───── Dataset content

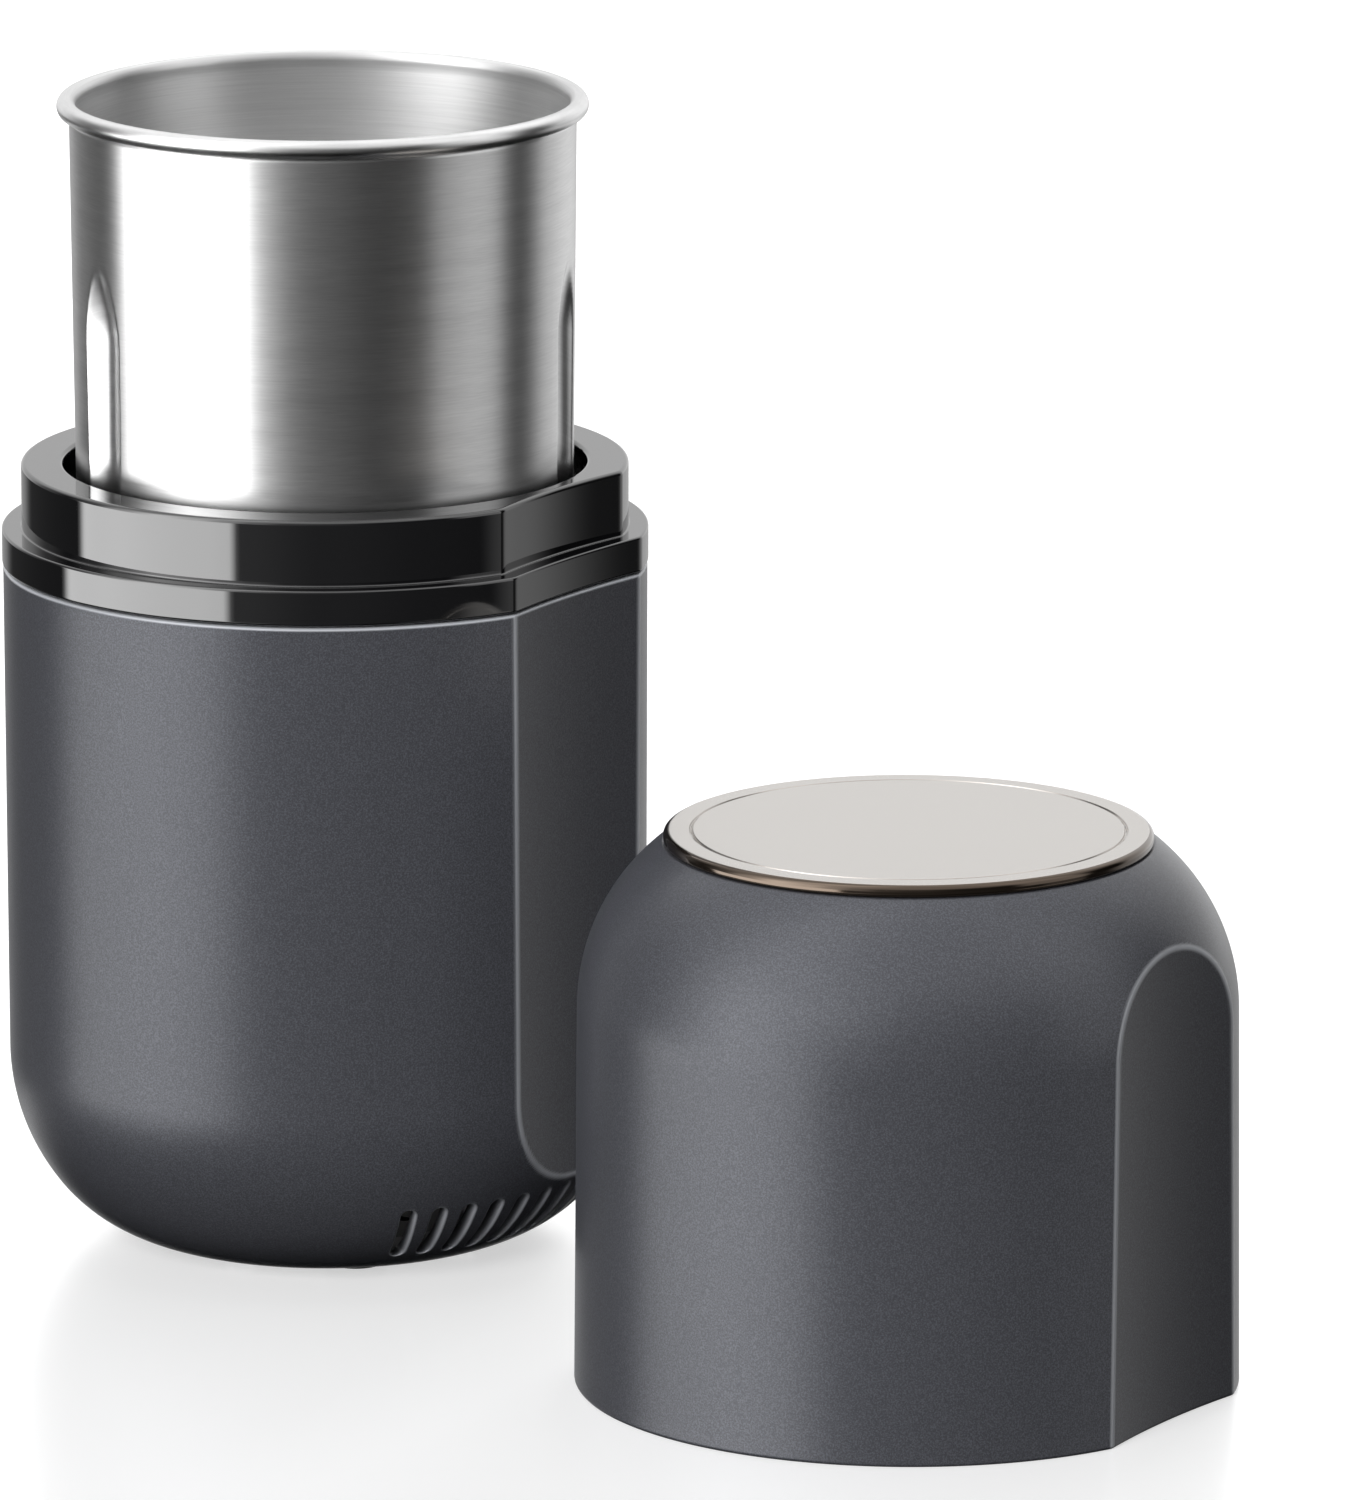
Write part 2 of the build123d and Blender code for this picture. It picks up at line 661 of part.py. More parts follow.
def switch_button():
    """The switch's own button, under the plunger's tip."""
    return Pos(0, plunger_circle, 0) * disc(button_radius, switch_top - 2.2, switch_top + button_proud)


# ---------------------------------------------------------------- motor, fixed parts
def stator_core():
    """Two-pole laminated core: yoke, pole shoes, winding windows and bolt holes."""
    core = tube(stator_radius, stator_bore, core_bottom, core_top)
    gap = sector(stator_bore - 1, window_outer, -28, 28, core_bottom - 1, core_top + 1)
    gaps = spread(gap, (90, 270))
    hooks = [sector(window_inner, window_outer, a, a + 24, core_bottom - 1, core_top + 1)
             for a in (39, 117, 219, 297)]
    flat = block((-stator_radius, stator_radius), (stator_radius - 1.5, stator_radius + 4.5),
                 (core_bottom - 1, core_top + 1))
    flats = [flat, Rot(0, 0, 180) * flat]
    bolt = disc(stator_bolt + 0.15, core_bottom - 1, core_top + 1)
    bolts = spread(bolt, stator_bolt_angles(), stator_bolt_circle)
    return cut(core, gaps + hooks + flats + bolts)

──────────

*Exercise*. The data above must be returned in full, exactly as written.

*Expected answer*.
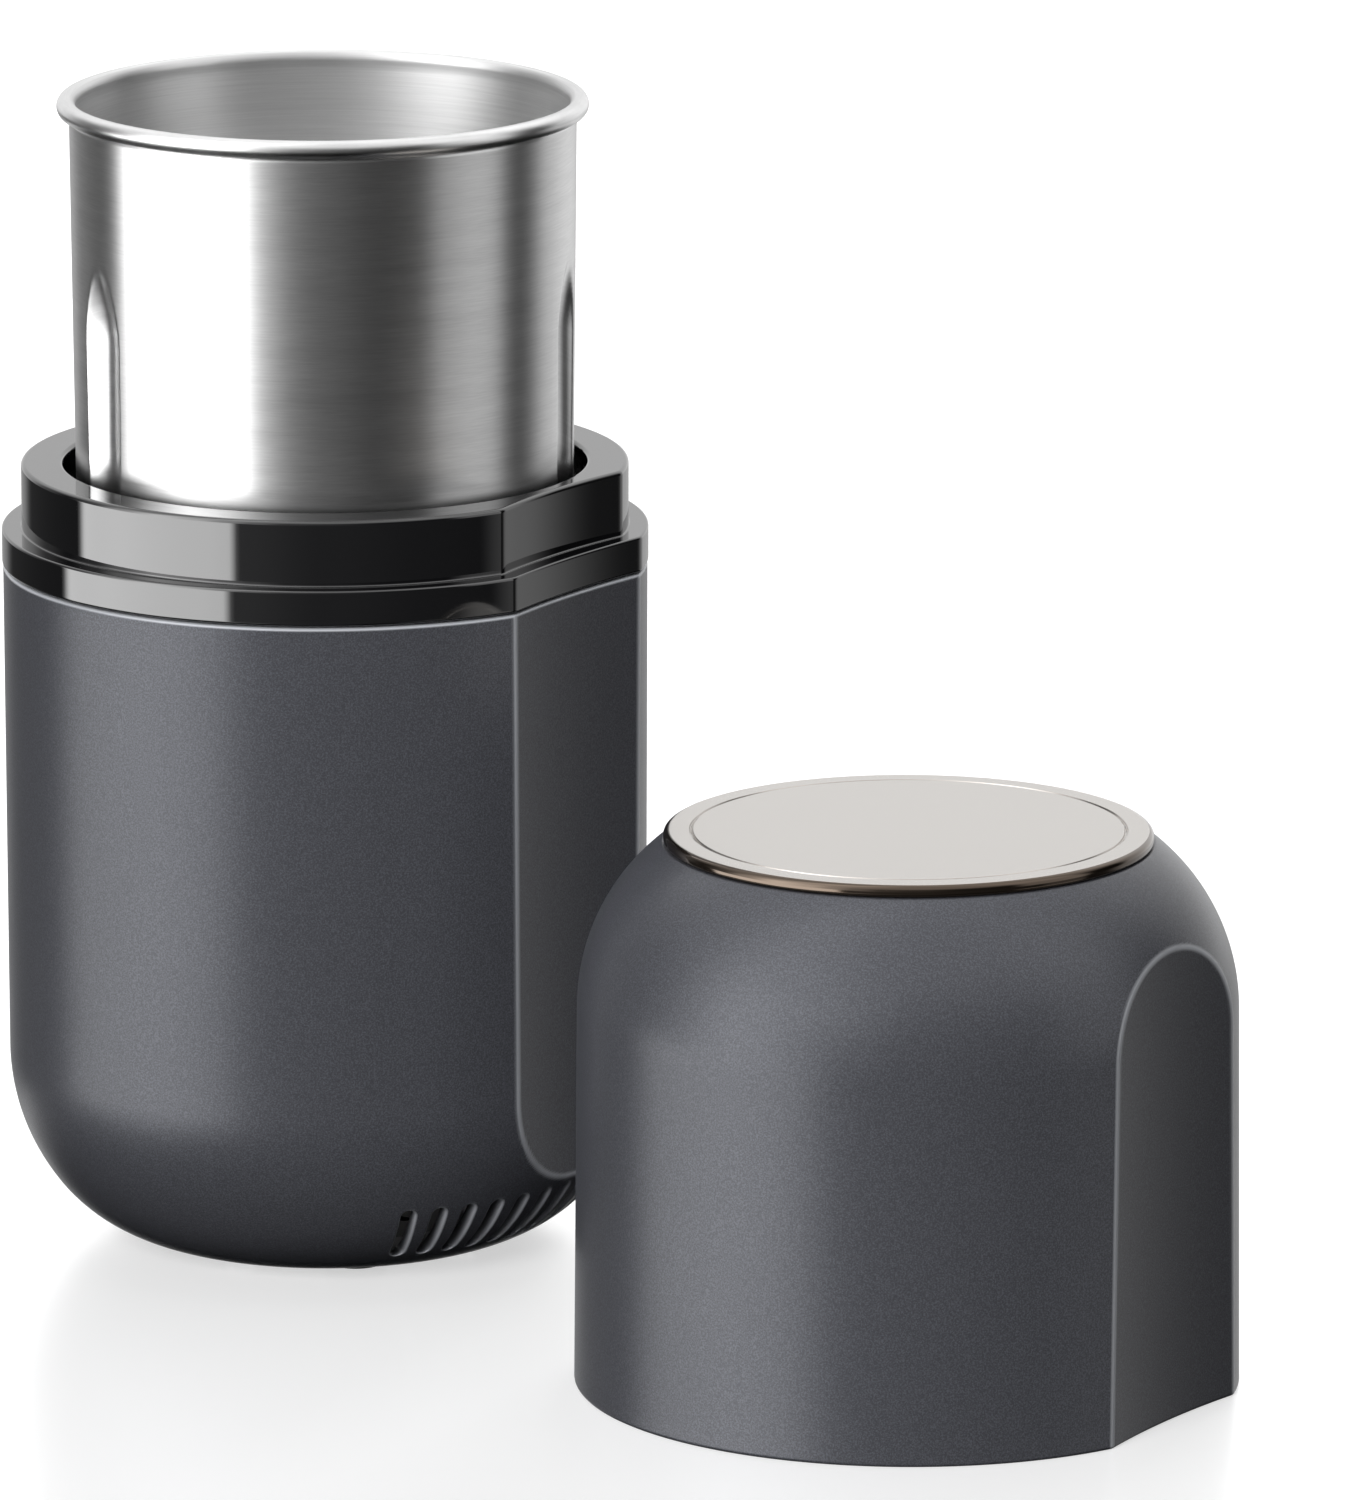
Write part 2 of the build123d and Blender code for this picture. It picks up at line 661 of part.py. More parts follow.
def switch_button():
    """The switch's own button, under the plunger's tip."""
    return Pos(0, plunger_circle, 0) * disc(button_radius, switch_top - 2.2, switch_top + button_proud)


# ---------------------------------------------------------------- motor, fixed parts
def stator_core():
    """Two-pole laminated core: yoke, pole shoes, winding windows and bolt holes."""
    core = tube(stator_radius, stator_bore, core_bottom, core_top)
    gap = sector(stator_bore - 1, window_outer, -28, 28, core_bottom - 1, core_top + 1)
    gaps = spread(gap, (90, 270))
    hooks = [sector(window_inner, window_outer, a, a + 24, core_bottom - 1, core_top + 1)
             for a in (39, 117, 219, 297)]
    flat = block((-stator_radius, stator_radius), (stator_radius - 1.5, stator_radius + 4.5),
                 (core_bottom - 1, core_top + 1))
    flats = [flat, Rot(0, 0, 180) * flat]
    bolt = disc(stator_bolt + 0.15, core_bottom - 1, core_top + 1)
    bolts = spread(bolt, stator_bolt_angles(), stator_bolt_circle)
    return cut(core, gaps + hooks + flats + bolts)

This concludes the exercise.